» **Entries taken from a collection**
* start *
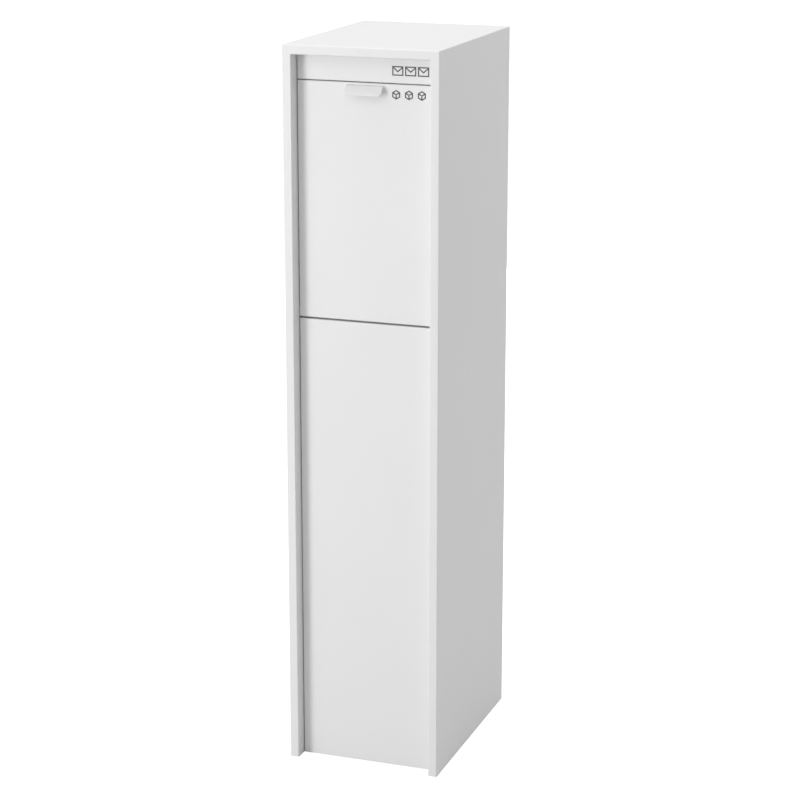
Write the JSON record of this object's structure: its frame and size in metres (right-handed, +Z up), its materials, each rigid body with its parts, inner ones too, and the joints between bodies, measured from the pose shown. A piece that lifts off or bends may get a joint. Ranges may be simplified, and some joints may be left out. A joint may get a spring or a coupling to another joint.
{
  "type": "parcel drop box",
  "caption": "Slim free-standing steel box with a letters flap, a tilting parcels hopper with a pull tab, and a lockable rear door to empty it.",
  "frame": {"origin": "middle of the footprint, on the floor", "axes": "+Z up along the height, front towards -Y, +X to the right seen from the front"},
  "size_m": [0.272, 0.38, 1.25],
  "materials": {
    "painted_steel": "fine-texture white powder coat on sheet steel",
    "zinc_steel": "zinc-plated steel",
    "bright_steel": "drawn bright steel",
    "lock_chrome": "chrome-plated lock",
    "nylon": "natural nylon",
    "rubber": "black rubber",
    "label_ink": "matt dark grey cut film"
  },
  "bodies": {
    "casing": {"side_panel_left": "painted_steel", "side_panel_right": "painted_steel", "top_panel": "painted_steel", "base_plate": "painted_steel", "back_panel": "painted_steel", "front_lower_panel": "painted_steel", "panel_rivets": "zinc_steel", "letter_slot_sill": "painted_steel", "flap_stop_strip": "rubber", "door_bumpers": "rubber", "letter_chute": "painted_steel", "rear_baffle": "painted_steel", "flap_bushes": "nylon", "hopper_bushes": "nylon", "pivot_bracket_upper": "zinc_steel", "pivot_bracket_lower": "zinc_steel", "bracket_rivets": "zinc_steel", "pivot_pins": "bright_steel", "pivot_washers": "nylon"},
    "letters_flap": {"letters_flap": "painted_steel", "flap_rod": "bright_steel", "flap_rod_clips": "zinc_steel", "flap_spring": "bright_steel", "letters_label": "label_ink"},
    "hopper": {"parcels_door": "painted_steel", "door_handle": "painted_steel", "handle_rivets": "zinc_steel", "hopper_cheek_left": "painted_steel", "hopper_cheek_right": "painted_steel", "hopper_tray": "painted_steel", "hopper_hinge_rod": "bright_steel", "hopper_rod_clips": "zinc_steel", "hopper_stop_studs": "bright_steel", "hopper_stop_sleeves": "rubber", "parcels_label": "label_ink"},
    "rear_door": {"rear_door": "painted_steel", "rear_door_seal": "rubber", "lock_barrel": "lock_chrome", "lock_nut": "zinc_steel"},
    "lock_cam": {"lock_plug": "lock_chrome", "lock_cam": "zinc_steel", "lock_cam_screw": "bright_steel"}
  },
  "joints": [
    {"name": "letters_flap_hinge", "type": "hinge", "parent": "casing", "child": "letters_flap", "pos_m": [0, -0.16, 1.228], "axis": [1, 0, 0], "range_deg": [0, 80], "stiffness_Nm_per_rad": 0.03, "springref_deg": -57.3, "deforming": ["flap_spring"]},
    {"name": "hopper_hinge", "type": "hinge", "parent": "casing", "child": "hopper", "pos_m": [0, -0.16, 0.801], "axis": [1, 0, 0], "range_deg": [0, 50]},
    {"name": "rear_door_hinge", "type": "hinge", "parent": "casing", "child": "rear_door", "pos_m": [0.113, 0.1825, 0.3865], "axis": [0, 0, -1], "range_deg": [0, 100]},
    {"name": "lock_turn", "type": "hinge", "parent": "rear_door", "child": "lock_cam", "pos_m": [-0.088, 0.18, 0.4], "axis": [0, 1, 0], "range_deg": [0, 90]}
  ]
}
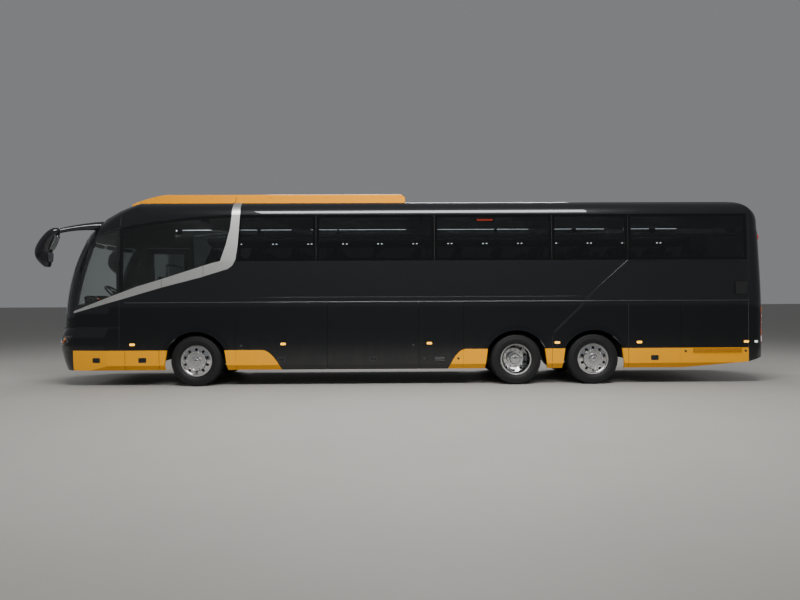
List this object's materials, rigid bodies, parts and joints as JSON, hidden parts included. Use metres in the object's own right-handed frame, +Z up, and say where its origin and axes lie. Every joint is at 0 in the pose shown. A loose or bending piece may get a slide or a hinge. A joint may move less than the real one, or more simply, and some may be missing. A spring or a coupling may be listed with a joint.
{
  "type": "coach bus",
  "caption": "Three-axle touring coach with hollow saloon, steered and driven wheels, plug doors, luggage bay flaps, engine lid and roof hatches.",
  "frame": {"origin": "centre of the footprint on the ground", "axes": "+X forward, +Y to the vehicle's left, +Z up"},
  "size_m": [14.083, 3.1868, 3.8],
  "materials": {
    "body_black": "gloss, deep black with a cool cast",
    "fairing_yellow": "gloss, orange yellow",
    "brushed_silver": "brushed lengthwise",
    "rail_aluminium": "anodised satin",
    "tinted_glass": "dark tint",
    "lamp_clear": "clear lens",
    "lamp_red": "moulded lens",
    "lamp_amber": "moulded lens",
    "mirror_shell": "gloss",
    "cab_plastic": "grained",
    "rack_plastic": "fine grain",
    "seat_fabric": "moquette",
    "floor_covering": "flecked sheet",
    "frame_paint": "satin chassis paint",
    "axle_paint": "painted casting",
    "engine_cast": "casting",
    "liner_plastic": "matt",
    "arm_steel": "satin",
    "tyre_rubber": "matt rubber",
    "polished_alloy": "polished"
  },
  "bodies": {
    "chassis": {"underframe": "frame_paint", "passenger_deck": "floor_covering", "side_wall_left": "body_black", "side_wall_right": "body_black", "roof_shell": "body_black", "front_mask": "body_black", "rear_wall": "body_black", "windscreen": "tinted_glass", "window_panes": "tinted_glass", "rear_window": "tinted_glass", "roof_fairing": "fairing_yellow", "window_sashes": "brushed_silver", "headlamps": "lamp_clear", "tail_lamps": "lamp_red", "marker_lamps": "lamp_amber", "mirrors": "mirror_shell", "dashboard": "cab_plastic", "seats": "seat_fabric", "luggage_racks": "rack_plastic", "engine_block": "engine_cast", "steered_axle_beams": "axle_paint", "drive_axle": "axle_paint", "wheel_housings": "liner_plastic", "waist_rails": "rail_aluminium", "wipers": "cab_plastic"},
    "knuckle_front_left": {"knuckle_front_left": "axle_paint"},
    "wheel_front_left": {"tyre_front_left": "tyre_rubber", "rim_front_left": "polished_alloy"},
    "knuckle_front_right": {"knuckle_front_right": "axle_paint"},
    "wheel_front_right": {"tyre_front_right": "tyre_rubber", "rim_front_right": "polished_alloy"},
    "knuckle_tag_left": {"knuckle_tag_left": "axle_paint"},
    "wheel_tag_left": {"tyre_tag_left": "tyre_rubber", "rim_tag_left": "polished_alloy"},
    "knuckle_tag_right": {"knuckle_tag_right": "axle_paint"},
    "wheel_tag_right": {"tyre_tag_right": "tyre_rubber", "rim_tag_right": "polished_alloy"},
    "wheel_drive_left": {"tyre_drive_left": "tyre_rubber", "rim_drive_left": "polished_alloy"},
    "wheel_drive_right": {"tyre_drive_right": "tyre_rubber", "rim_drive_right": "polished_alloy"},
    "bay_door_left_front": {"bay_door_left_front": "body_black"},
    "bay_door_left_rear": {"bay_door_left_rear": "body_black"},
    "service_door_left": {"service_door_left": "body_black"},
    "engine_side_door_left": {"engine_side_door_left": "body_black"},
    "bay_door_right_front": {"bay_door_right_front": "body_black"},
    "bay_door_right_rear": {"bay_door_right_rear": "body_black"},
    "engine_side_door_right": {"engine_side_door_right": "body_black"},
    "engine_lid": {"engine_lid": "body_black"},
    "roof_hatch_1": {"roof_hatch_1": "body_black"},
    "roof_hatch_2": {"roof_hatch_2": "body_black"},
    "entry_door_arm": {"entry_door_arm": "arm_steel"},
    "entry_door_leaf": {"entry_door_leaf": "body_black", "entry_door_glass": "tinted_glass"},
    "mid_door_arm": {"mid_door_arm": "arm_steel"},
    "mid_door_leaf": {"mid_door_leaf": "body_black", "mid_door_glass": "tinted_glass"}
  },
  "joints": [
    {"name": "steer_front_left", "type": "hinge", "parent": "chassis", "child": "knuckle_front_left", "pos_m": [4.105, 1.01, 0.49], "axis": [0, 0, 1], "range_deg": [-40, 40]},
    {"name": "spin_front_left", "type": "hinge", "parent": "knuckle_front_left", "child": "wheel_front_left", "pos_m": [4.105, 1.09, 0.49], "axis": [0, 1, 0], "continuous": true},
    {"name": "steer_front_right", "type": "hinge", "parent": "chassis", "child": "knuckle_front_right", "pos_m": [4.105, -1.01, 0.49], "axis": [0, 0, 1], "range_deg": [-40, 40]},
    {"name": "spin_front_right", "type": "hinge", "parent": "knuckle_front_right", "child": "wheel_front_right", "pos_m": [4.105, -1.09, 0.49], "axis": [0, 1, 0], "continuous": true},
    {"name": "steer_tag_left", "type": "hinge", "parent": "chassis", "child": "knuckle_tag_left", "pos_m": [-3.575, 1.01, 0.49], "axis": [0, 0, 1], "range_deg": [-10, 10]},
    {"name": "spin_tag_left", "type": "hinge", "parent": "knuckle_tag_left", "child": "wheel_tag_left", "pos_m": [-3.575, 1.09, 0.49], "axis": [0, 1, 0], "continuous": true},
    {"name": "steer_tag_right", "type": "hinge", "parent": "chassis", "child": "knuckle_tag_right", "pos_m": [-3.575, -1.01, 0.49], "axis": [0, 0, 1], "range_deg": [-10, 10]},
    {"name": "spin_tag_right", "type": "hinge", "parent": "knuckle_tag_right", "child": "wheel_tag_right", "pos_m": [-3.575, -1.09, 0.49], "axis": [0, 1, 0], "continuous": true},
    {"name": "spin_drive_left", "type": "hinge", "parent": "chassis", "child": "wheel_drive_left", "pos_m": [-2.075, 0.925, 0.49], "axis": [0, 1, 0], "continuous": true},
    {"name": "spin_drive_right", "type": "hinge", "parent": "chassis", "child": "wheel_drive_right", "pos_m": [-2.075, -0.925, 0.49], "axis": [0, 1, 0], "continuous": true},
    {"name": "bay_door_left_front_hinge", "type": "hinge", "parent": "chassis", "child": "bay_door_left_front", "pos_m": [2.457, 1.275, 1.604], "axis": [1, 0, 0], "range_deg": [0, 85]},
    {"name": "bay_door_left_rear_hinge", "type": "hinge", "parent": "chassis", "child": "bay_door_left_rear", "pos_m": [0.6945, 1.275, 1.604], "axis": [1, 0, 0], "range_deg": [0, 85]},
    {"name": "service_door_left_hinge", "type": "hinge", "parent": "chassis", "child": "service_door_left", "pos_m": [-0.6205, 1.275, 1.604], "axis": [1, 0, 0], "range_deg": [0, 85]},
    {"name": "engine_side_door_left_hinge", "type": "hinge", "parent": "chassis", "child": "engine_side_door_left", "pos_m": [-5.9295, 1.275, 1.604], "axis": [1, 0, 0], "range_deg": [0, 85]},
    {"name": "bay_door_right_front_hinge", "type": "hinge", "parent": "chassis", "child": "bay_door_right_front", "pos_m": [2.457, -1.275, 1.604], "axis": [-1, 0, 0], "range_deg": [0, 85]},
    {"name": "bay_door_right_rear_hinge", "type": "hinge", "parent": "chassis", "child": "bay_door_right_rear", "pos_m": [0.6945, -1.275, 1.604], "axis": [-1, 0, 0], "range_deg": [0, 85]},
    {"name": "engine_side_door_right_hinge", "type": "hinge", "parent": "chassis", "child": "engine_side_door_right", "pos_m": [-5.9295, -1.275, 1.604], "axis": [-1, 0, 0], "range_deg": [0, 85]},
    {"name": "engine_lid_hinge", "type": "hinge", "parent": "chassis", "child": "engine_lid", "pos_m": [-7.02058, 0, 1.96], "axis": [0, 1, 0], "range_deg": [0, 75]},
    {"name": "roof_hatch_1_hinge", "type": "hinge", "parent": "chassis", "child": "roof_hatch_1", "pos_m": [-1.29, 0, 3.6123], "axis": [0, 1, 0], "range_deg": [0, 60]},
    {"name": "roof_hatch_2_hinge", "type": "hinge", "parent": "chassis", "child": "roof_hatch_2", "pos_m": [-4.89, 0, 3.6123], "axis": [0, 1, 0], "range_deg": [0, 60]},
    {"name": "entry_door_swing", "type": "hinge", "parent": "chassis", "child": "entry_door_arm", "pos_m": [5.11, -1.145, 1.2], "axis": [0, 0, -1], "range_deg": [0, 150]},
    {"name": "entry_door_level", "type": "hinge", "parent": "entry_door_arm", "child": "entry_door_leaf", "pos_m": [5.53895, -1.115, 1.2], "axis": [0, 0, -1], "range_deg": [-150, 0]},
    {"name": "mid_door_swing", "type": "hinge", "parent": "chassis", "child": "mid_door_arm", "pos_m": [-1.265, -1.145, 1.2], "axis": [0, 0, -1], "range_deg": [0, 150]},
    {"name": "mid_door_level", "type": "hinge", "parent": "mid_door_arm", "child": "mid_door_leaf", "pos_m": [-0.83605, -1.115, 1.2], "axis": [0, 0, -1], "range_deg": [-150, 0]}
  ],
  "couplings": [
    {"joint": "steer_front_right", "follows": "steer_front_left", "ratio": 1},
    {"joint": "steer_tag_left", "follows": "steer_front_left", "ratio": -0.24},
    {"joint": "steer_tag_right", "follows": "steer_front_left", "ratio": -0.24},
    {"joint": "entry_door_level", "follows": "entry_door_swing", "ratio": -1},
    {"joint": "mid_door_level", "follows": "mid_door_swing", "ratio": -1}
  ]
}
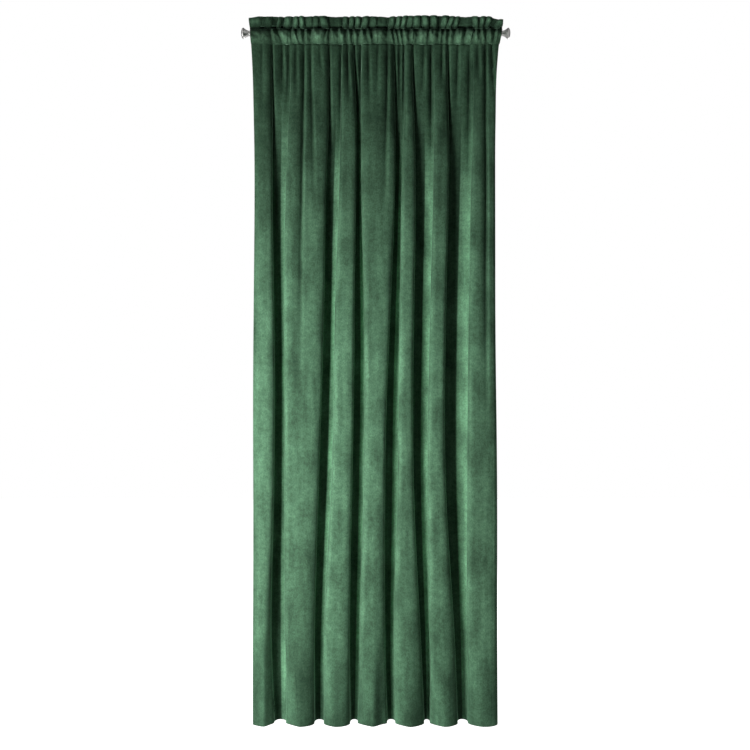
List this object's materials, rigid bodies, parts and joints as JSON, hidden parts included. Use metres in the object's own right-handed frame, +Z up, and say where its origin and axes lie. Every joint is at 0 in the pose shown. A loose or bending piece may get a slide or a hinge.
* end *
» **WRITTEN EXERCISE**
In the records above, find each line that holds the word "axes"; copy all such lines.

» **PROBLEM SOLUTION**
  "frame": {"origin": "middle of the footprint, on the floor", "axes": "+Z up along the height, front towards -Y, +X to the right seen from the front"},
List this object's materials, rigid bodies, parts and joints as JSON, hidden parts included. Use metres in the object's own right-handed frame, +Z up, and say where its origin and axes lie. Every joint is at 0 in the pose shown. A loose or bending piece may get a slide or a hinge. A joint may move less than the real one, or more simply, and some may be missing. A spring or a coupling may be listed with a joint.
  "frame": {"origin": "centre of the footprint on the ground", "axes": "+X forward, +Y to the vehicle's left, +Z up"},
List this object's materials, rigid bodies, parts and joints as JSON, hidden parts included. Use metres in the object's own right-handed frame, +Z up, and say where its origin and axes lie. Every joint is at 0 in the pose shown. A loose or bending piece may get a slide or a hinge.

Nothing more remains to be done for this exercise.